An abusive relationship, suicidal depression, financial insecurity, detachment, isolation, doubt, fear—in the midst of all this chaos Lavelle’s parishioners reach out to him. Cracks appear in the facade of absolute self-sufficiency and consumption. A young man, convicted of murder and struggling with psychosis, claws desperately for hope: “But God made me, didn’t he? So he must understand me, don’t you think?” In the second confession scene in the film, Lavelle responds to all this brokenness: “God is great. The limits of his mercy have not been set.” 

In a graced moment early in the film, a new widow laments “Many people don’t live good lives. They don’t love. I feel sorry for them.” 

The penultimate scene shows Lavelle awaiting his fate on the day he was assured would be his last. Even then the parish’s supercilious millionaire, Michael Fitzgerald, recognizes enough in Lavelle to share his vulnerability: “I had a wife and kids. They meant nothing to me. I have money. It means nothing to me. I have life. It means nothing to me.” As much as they protest, this is a parish hungry for something more and responding to Father Lavelle’s gentle invitation to search for it with him.
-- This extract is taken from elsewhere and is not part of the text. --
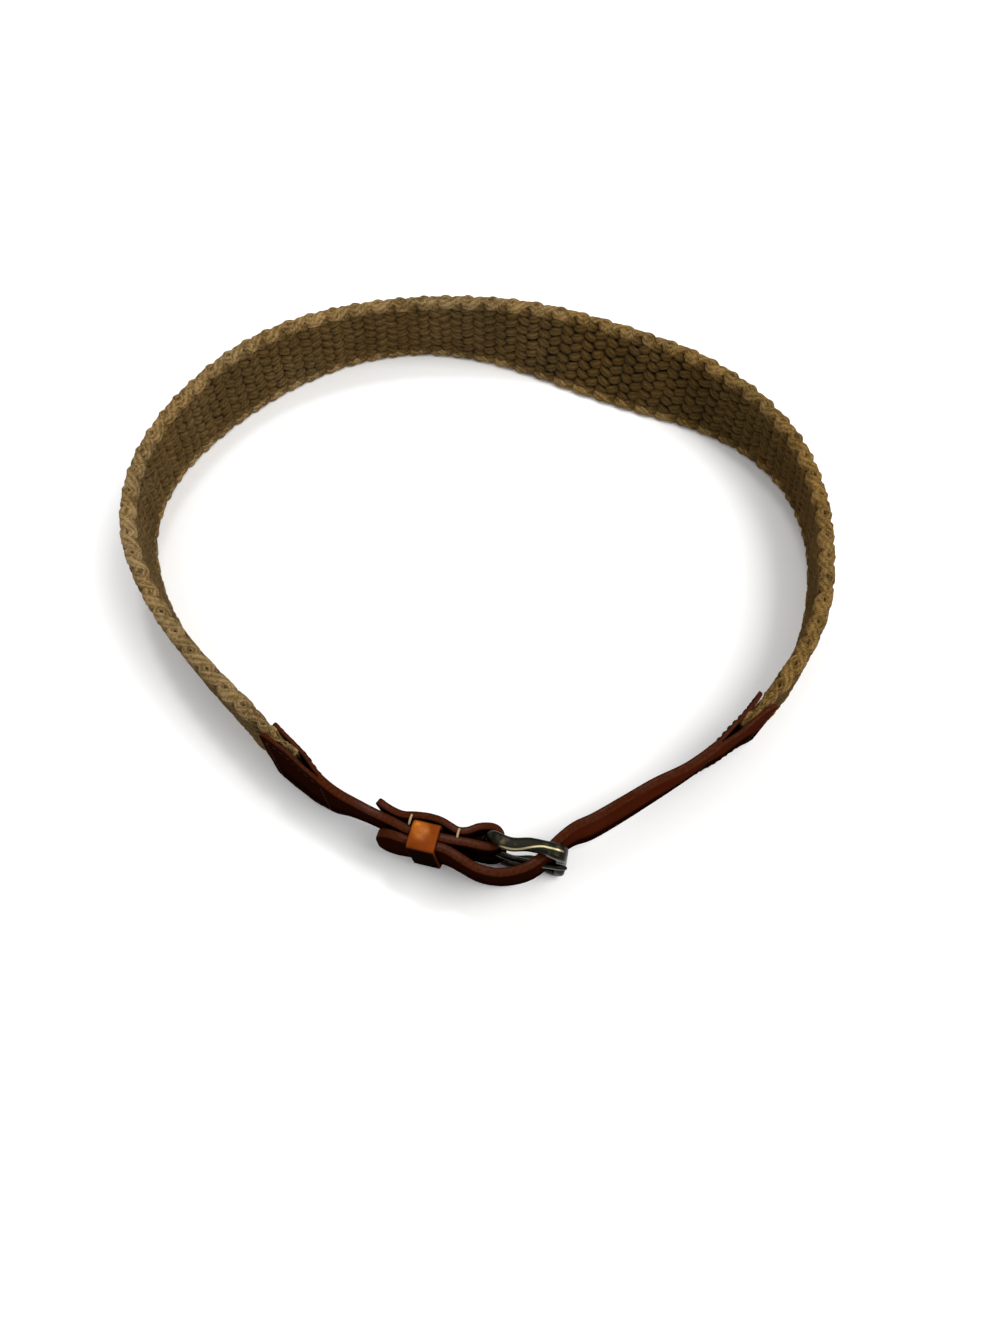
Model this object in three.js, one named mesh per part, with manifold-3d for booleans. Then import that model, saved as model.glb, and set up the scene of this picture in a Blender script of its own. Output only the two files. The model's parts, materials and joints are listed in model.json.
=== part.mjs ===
import * as THREE from 'three';
import { mergeVertices } from 'three/addons/utils/BufferGeometryUtils.js';
import Module from 'manifold-3d';

// Woven belt, buckled into a standing loop. Millimetres, +Z up, buckle on the -Y side.
const BAND_H = 38;          // width of the woven band, which stands as its height
const BAND_T = 5.5;         // thickness of the woven band
const BAND_GRIP_T = 3.2;    // thickness where it leaves the leather plies
const BAND_END_T = 1.4;     // thickness at its ends, deep between the plies
const STRAP_H = 25.5;       // width of the leather straps at the buckle
const STRAP_T = 3.4;        // thickness of the leather straps
const TAIL_THIN = 0.6;      // how much thinner the folded tail is pared
const PLY_T = 1.7;          // one ply of the forked ends
const PLY_GRIP = 17;        // length of woven band held between the plies
const PLY_MERGE = 11;       // length over which the two plies close to one strap
const PLY_CUT = 2.5;        // length over which a ply's free end is rounded off
const PLY_LIFT = 9;         // length over which a ply's free end stands off the band
const HELD = PLY_GRIP - 1;  // length of the band's end that lies between them
const GAP = 0.3;            // clearance between touching pieces
const MID_Z = 17.25;        // centre height of straps, bars and prong at the buckle
const LEAN_Z = 18;          // height about which every lean is a shear
const BUCKLE_AT = new THREE.Vector2(-22.0, 117.8);
const BUCKLE_TURN = THREE.MathUtils.degToRad(-13.6);
const BUCKLE_LEAN = 7.5;

// Frame of the buckle: length between bar centres, height between rail centres, bar sizes.
// The rails and their front corners stand prouder on the outer side, beside the prong's seat.
const FRAME = { length: 26.3, low: 2.1, high: 32.4, corner: 2.6, heel: 1.75, rail: 2.1, deep: 1.95,
  shoulder: 1.1, frontShoulder: 0.9 };
const HEEL_V = -3.0;        // offset of the heel bar from the buckle line
const FOLD_R = 3.8;         // centre radius of the strap folded round the heel bar
const KEEPER = { at: -22.8, width: 10.4, in: -2.8, out: 8.5, low: 2.4, high: 32.1, wall: 1.4 };
const PRONG = { r: 2.85, thick: 2.2, wide: 3.2, loopThick: 1.5, loopWide: 4.8 };
const HOLE_D = 4.4;
const HOLE_PITCH = 22;

const U = new THREE.Vector2(Math.cos(BUCKLE_TURN), Math.sin(BUCKLE_TURN));
const V = new THREE.Vector2(Math.sin(BUCKLE_TURN), -Math.cos(BUCKLE_TURN));
const slope = (deg) => Math.tan(THREE.MathUtils.degToRad(deg));

// Billet strap from its tip, through the keeper and under the front bar, in buckle coordinates.
const BILLET_ROWS = [
  { u: -41.0, v: 4.6, lean: 3, h: STRAP_H },
  { u: -34.5, v: 4.9, lean: 5, h: STRAP_H },
  { u: -28.4, v: 5.1, lean: BUCKLE_LEAN, h: STRAP_H },
  { u: -21.2, v: 5.1, lean: BUCKLE_LEAN, h: STRAP_H },
  { u: -15.0, v: 5.1, lean: BUCKLE_LEAN, h: STRAP_H },
  { u: -9.0, v: 6.8, lean: 8, h: STRAP_H },
  { u: -2.5, v: 8.8, lean: 9, h: STRAP_H },
  { u: 4.8, v: 8.8, lean: 10, h: STRAP_H },
  { u: 11.0, v: 6.8, lean: 10, h: STRAP_H },
  { u: 15.4, v: 4.1, lean: 9.5, h: STRAP_H },
  { u: 18.7, v: 0.7, lean: 9, h: STRAP_H },
  { u: 21.4, v: -3.7, lean: 8.5, h: STRAP_H },
  { u: 24.7, v: -9.0, lean: 8, h: STRAP_H },
  { u: 28.9, v: -13.9, lean: 6, h: STRAP_H },
  { u: 34.4, v: -17.9, lean: 4, h: 25.8 },
  { u: 44.1, v: -27.1, lean: 5, h: 27.5 },
  { u: 53.9, v: -36.9, lean: 8, h: 30.2 },
];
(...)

In their engagement, even in their cruelty, is a sign of hope, where apathy would be more cause for despair.

Bookended by confession scenes, the film itself acts as a sort of confession. It faces the stark realities of life for a person of faith in a post-Christian society, set against a backdrop of abuse, doubt and despair. Yet all this uncovers a depth of hope, born from the longing the characters have for more than their desolation would allow them to believe is possible. The gently whimsical moments point to that hope throughout. In a way characteristic of a culture well accustomed to facing harsh realities, this Irish film explores the richness of struggle alongside the lightness necessary to weather it.

I’ve seen this film twice now, once in a packed cinema in Ireland and once at a preview screening in New York City. I can imagine that as they watched the film, both audiences were filled with very different considerations, bringing very different experiences to bear on what they saw. But when the idyllic Sligo countryside on the screen faded to darkness, both audiences responded with awed silence as they attempted to steady themselves after the traumatic experience of raw honesty.

This is a truly beautiful film; intense, rich and not for the faint-hearted, but a potential experience of grace for a viewer open to it.